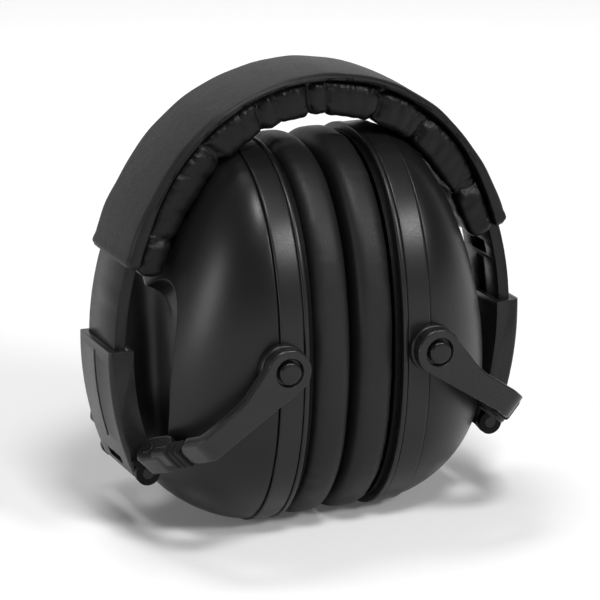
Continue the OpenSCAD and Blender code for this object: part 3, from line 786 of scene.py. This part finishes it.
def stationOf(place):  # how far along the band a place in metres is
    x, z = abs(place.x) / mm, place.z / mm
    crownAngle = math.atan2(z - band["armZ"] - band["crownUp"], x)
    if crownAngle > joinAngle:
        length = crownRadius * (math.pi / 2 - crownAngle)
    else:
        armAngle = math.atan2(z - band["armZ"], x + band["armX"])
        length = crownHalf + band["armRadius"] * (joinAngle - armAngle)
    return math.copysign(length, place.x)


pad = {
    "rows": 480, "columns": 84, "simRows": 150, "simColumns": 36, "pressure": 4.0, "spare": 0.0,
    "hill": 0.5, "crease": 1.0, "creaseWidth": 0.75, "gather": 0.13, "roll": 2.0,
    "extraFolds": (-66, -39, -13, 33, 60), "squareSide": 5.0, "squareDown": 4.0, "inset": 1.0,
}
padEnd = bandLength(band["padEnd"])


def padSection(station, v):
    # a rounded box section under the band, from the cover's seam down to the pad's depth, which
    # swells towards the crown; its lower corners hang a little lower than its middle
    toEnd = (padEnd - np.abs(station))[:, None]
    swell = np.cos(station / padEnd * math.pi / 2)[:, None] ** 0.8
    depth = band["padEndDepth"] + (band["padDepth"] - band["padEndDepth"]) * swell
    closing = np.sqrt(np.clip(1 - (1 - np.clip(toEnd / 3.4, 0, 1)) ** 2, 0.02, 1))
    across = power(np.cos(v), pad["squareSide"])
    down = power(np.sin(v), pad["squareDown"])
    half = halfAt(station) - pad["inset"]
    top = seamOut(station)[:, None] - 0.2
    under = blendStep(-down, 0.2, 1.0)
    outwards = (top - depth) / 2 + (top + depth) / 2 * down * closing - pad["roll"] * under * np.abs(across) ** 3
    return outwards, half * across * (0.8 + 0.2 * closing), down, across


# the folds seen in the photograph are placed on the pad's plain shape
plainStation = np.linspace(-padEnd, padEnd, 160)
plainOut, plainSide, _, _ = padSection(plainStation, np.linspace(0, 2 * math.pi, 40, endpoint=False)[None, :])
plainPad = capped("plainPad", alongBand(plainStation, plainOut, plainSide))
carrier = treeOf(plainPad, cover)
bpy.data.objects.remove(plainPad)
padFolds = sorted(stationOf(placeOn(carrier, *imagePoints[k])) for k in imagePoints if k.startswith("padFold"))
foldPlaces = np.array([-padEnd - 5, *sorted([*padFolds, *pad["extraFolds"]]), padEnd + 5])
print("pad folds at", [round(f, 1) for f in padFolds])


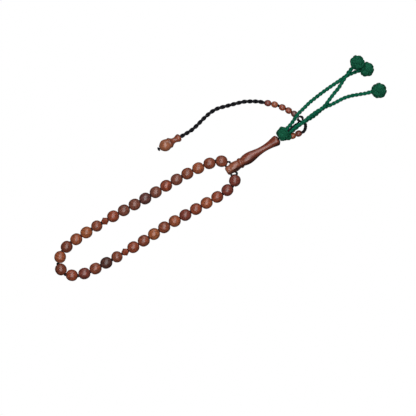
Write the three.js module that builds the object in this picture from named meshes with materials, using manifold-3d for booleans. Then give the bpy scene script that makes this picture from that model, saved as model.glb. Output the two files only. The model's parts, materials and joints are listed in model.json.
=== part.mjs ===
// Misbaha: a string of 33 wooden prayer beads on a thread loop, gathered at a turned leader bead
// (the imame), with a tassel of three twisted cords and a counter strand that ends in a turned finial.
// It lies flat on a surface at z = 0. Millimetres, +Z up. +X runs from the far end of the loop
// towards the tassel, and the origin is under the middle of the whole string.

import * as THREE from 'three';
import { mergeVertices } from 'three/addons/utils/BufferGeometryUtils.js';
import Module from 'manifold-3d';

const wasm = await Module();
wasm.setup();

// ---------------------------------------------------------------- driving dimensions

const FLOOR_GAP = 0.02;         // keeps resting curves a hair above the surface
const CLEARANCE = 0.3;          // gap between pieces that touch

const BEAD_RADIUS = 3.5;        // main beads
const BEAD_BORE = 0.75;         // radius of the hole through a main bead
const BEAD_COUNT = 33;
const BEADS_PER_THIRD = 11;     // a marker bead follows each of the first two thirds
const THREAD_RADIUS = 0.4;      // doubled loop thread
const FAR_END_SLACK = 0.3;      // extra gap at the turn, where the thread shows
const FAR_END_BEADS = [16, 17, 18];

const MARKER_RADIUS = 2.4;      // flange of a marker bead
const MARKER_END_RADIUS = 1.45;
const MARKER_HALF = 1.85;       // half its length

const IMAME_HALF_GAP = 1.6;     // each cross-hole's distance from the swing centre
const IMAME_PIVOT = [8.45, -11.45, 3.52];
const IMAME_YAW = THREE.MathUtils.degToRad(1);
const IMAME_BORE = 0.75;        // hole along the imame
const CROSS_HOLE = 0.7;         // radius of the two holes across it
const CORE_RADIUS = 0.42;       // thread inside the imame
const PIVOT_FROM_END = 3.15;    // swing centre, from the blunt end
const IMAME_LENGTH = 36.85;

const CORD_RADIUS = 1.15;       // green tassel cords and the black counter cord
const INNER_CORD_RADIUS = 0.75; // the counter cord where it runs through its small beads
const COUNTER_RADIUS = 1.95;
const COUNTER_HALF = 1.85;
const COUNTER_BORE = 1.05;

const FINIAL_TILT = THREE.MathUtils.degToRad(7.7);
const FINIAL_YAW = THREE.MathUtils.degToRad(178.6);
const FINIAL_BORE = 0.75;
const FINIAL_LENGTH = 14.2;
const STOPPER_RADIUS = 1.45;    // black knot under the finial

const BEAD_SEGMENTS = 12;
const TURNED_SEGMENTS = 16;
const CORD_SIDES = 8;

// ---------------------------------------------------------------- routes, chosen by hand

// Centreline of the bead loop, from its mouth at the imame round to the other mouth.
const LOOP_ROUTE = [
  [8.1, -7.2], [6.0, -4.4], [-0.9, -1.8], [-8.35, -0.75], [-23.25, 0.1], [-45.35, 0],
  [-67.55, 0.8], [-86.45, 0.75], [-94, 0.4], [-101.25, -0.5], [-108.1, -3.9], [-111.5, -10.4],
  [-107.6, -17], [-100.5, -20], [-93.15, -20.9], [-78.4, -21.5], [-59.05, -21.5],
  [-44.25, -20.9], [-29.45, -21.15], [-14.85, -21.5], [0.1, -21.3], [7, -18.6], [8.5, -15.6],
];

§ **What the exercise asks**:
All entries must be repeated verbatim.

§ **Solved exercise**:
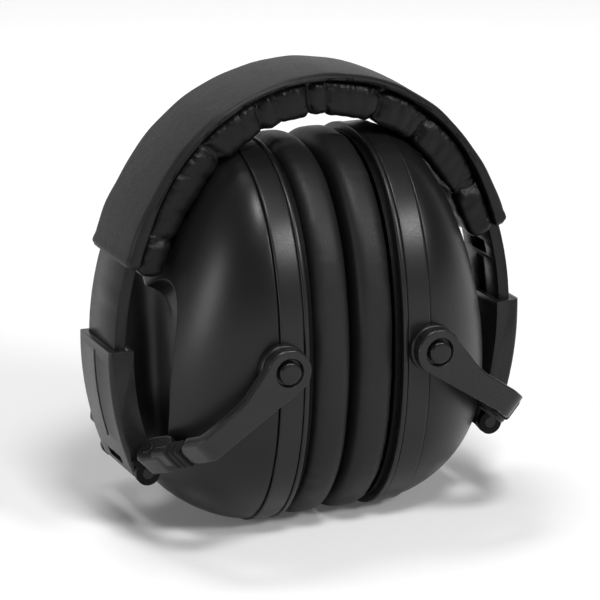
Continue the OpenSCAD and Blender code for this object: part 3, from line 786 of scene.py. This part finishes it.
def stationOf(place):  # how far along the band a place in metres is
    x, z = abs(place.x) / mm, place.z / mm
    crownAngle = math.atan2(z - band["armZ"] - band["crownUp"], x)
    if crownAngle > joinAngle:
        length = crownRadius * (math.pi / 2 - crownAngle)
    else:
        armAngle = math.atan2(z - band["armZ"], x + band["armX"])
        length = crownHalf + band["armRadius"] * (joinAngle - armAngle)
    return math.copysign(length, place.x)


pad = {
    "rows": 480, "columns": 84, "simRows": 150, "simColumns": 36, "pressure": 4.0, "spare": 0.0,
    "hill": 0.5, "crease": 1.0, "creaseWidth": 0.75, "gather": 0.13, "roll": 2.0,
    "extraFolds": (-66, -39, -13, 33, 60), "squareSide": 5.0, "squareDown": 4.0, "inset": 1.0,
}
padEnd = bandLength(band["padEnd"])


def padSection(station, v):
    # a rounded box section under the band, from the cover's seam down to the pad's depth, which
    # swells towards the crown; its lower corners hang a little lower than its middle
    toEnd = (padEnd - np.abs(station))[:, None]
    swell = np.cos(station / padEnd * math.pi / 2)[:, None] ** 0.8
    depth = band["padEndDepth"] + (band["padDepth"] - band["padEndDepth"]) * swell
    closing = np.sqrt(np.clip(1 - (1 - np.clip(toEnd / 3.4, 0, 1)) ** 2, 0.02, 1))
    across = power(np.cos(v), pad["squareSide"])
    down = power(np.sin(v), pad["squareDown"])
    half = halfAt(station) - pad["inset"]
    top = seamOut(station)[:, None] - 0.2
    under = blendStep(-down, 0.2, 1.0)
    outwards = (top - depth) / 2 + (top + depth) / 2 * down * closing - pad["roll"] * under * np.abs(across) ** 3
    return outwards, half * across * (0.8 + 0.2 * closing), down, across


# the folds seen in the photograph are placed on the pad's plain shape
plainStation = np.linspace(-padEnd, padEnd, 160)
plainOut, plainSide, _, _ = padSection(plainStation, np.linspace(0, 2 * math.pi, 40, endpoint=False)[None, :])
plainPad = capped("plainPad", alongBand(plainStation, plainOut, plainSide))
carrier = treeOf(plainPad, cover)
bpy.data.objects.remove(plainPad)
padFolds = sorted(stationOf(placeOn(carrier, *imagePoints[k])) for k in imagePoints if k.startswith("padFold"))
foldPlaces = np.array([-padEnd - 5, *sorted([*padFolds, *pad["extraFolds"]]), padEnd + 5])
print("pad folds at", [round(f, 1) for f in padFolds])


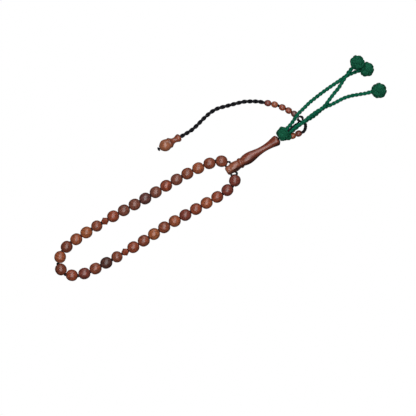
Write the three.js module that builds the object in this picture from named meshes with materials, using manifold-3d for booleans. Then give the bpy scene script that makes this picture from that model, saved as model.glb. Output the two files only. The model's parts, materials and joints are listed in model.json.
=== part.mjs ===
// Misbaha: a string of 33 wooden prayer beads on a thread loop, gathered at a turned leader bead
// (the imame), with a tassel of three twisted cords and a counter strand that ends in a turned finial.
// It lies flat on a surface at z = 0. Millimetres, +Z up. +X runs from the far end of the loop
// towards the tassel, and the origin is under the middle of the whole string.

import * as THREE from 'three';
import { mergeVertices } from 'three/addons/utils/BufferGeometryUtils.js';
import Module from 'manifold-3d';

const wasm = await Module();
wasm.setup();

// ---------------------------------------------------------------- driving dimensions

const FLOOR_GAP = 0.02;         // keeps resting curves a hair above the surface
const CLEARANCE = 0.3;          // gap between pieces that touch

const BEAD_RADIUS = 3.5;        // main beads
const BEAD_BORE = 0.75;         // radius of the hole through a main bead
const BEAD_COUNT = 33;
const BEADS_PER_THIRD = 11;     // a marker bead follows each of the first two thirds
const THREAD_RADIUS = 0.4;      // doubled loop thread
const FAR_END_SLACK = 0.3;      // extra gap at the turn, where the thread shows
const FAR_END_BEADS = [16, 17, 18];

const MARKER_RADIUS = 2.4;      // flange of a marker bead
const MARKER_END_RADIUS = 1.45;
const MARKER_HALF = 1.85;       // half its length

const IMAME_HALF_GAP = 1.6;     // each cross-hole's distance from the swing centre
const IMAME_PIVOT = [8.45, -11.45, 3.52];
const IMAME_YAW = THREE.MathUtils.degToRad(1);
const IMAME_BORE = 0.75;        // hole along the imame
const CROSS_HOLE = 0.7;         // radius of the two holes across it
const CORE_RADIUS = 0.42;       // thread inside the imame
const PIVOT_FROM_END = 3.15;    // swing centre, from the blunt end
const IMAME_LENGTH = 36.85;

const CORD_RADIUS = 1.15;       // green tassel cords and the black counter cord
const INNER_CORD_RADIUS = 0.75; // the counter cord where it runs through its small beads
const COUNTER_RADIUS = 1.95;
const COUNTER_HALF = 1.85;
const COUNTER_BORE = 1.05;

const FINIAL_TILT = THREE.MathUtils.degToRad(7.7);
const FINIAL_YAW = THREE.MathUtils.degToRad(178.6);
const FINIAL_BORE = 0.75;
const FINIAL_LENGTH = 14.2;
const STOPPER_RADIUS = 1.45;    // black knot under the finial

const BEAD_SEGMENTS = 12;
const TURNED_SEGMENTS = 16;
const CORD_SIDES = 8;

// ---------------------------------------------------------------- routes, chosen by hand

// Centreline of the bead loop, from its mouth at the imame round to the other mouth.
const LOOP_ROUTE = [
  [8.1, -7.2], [6.0, -4.4], [-0.9, -1.8], [-8.35, -0.75], [-23.25, 0.1], [-45.35, 0],
  [-67.55, 0.8], [-86.45, 0.75], [-94, 0.4], [-101.25, -0.5], [-108.1, -3.9], [-111.5, -10.4],
  [-107.6, -17], [-100.5, -20], [-93.15, -20.9], [-78.4, -21.5], [-59.05, -21.5],
  [-44.25, -20.9], [-29.45, -21.15], [-14.85, -21.5], [0.1, -21.3], [7, -18.6], [8.5, -15.6],
];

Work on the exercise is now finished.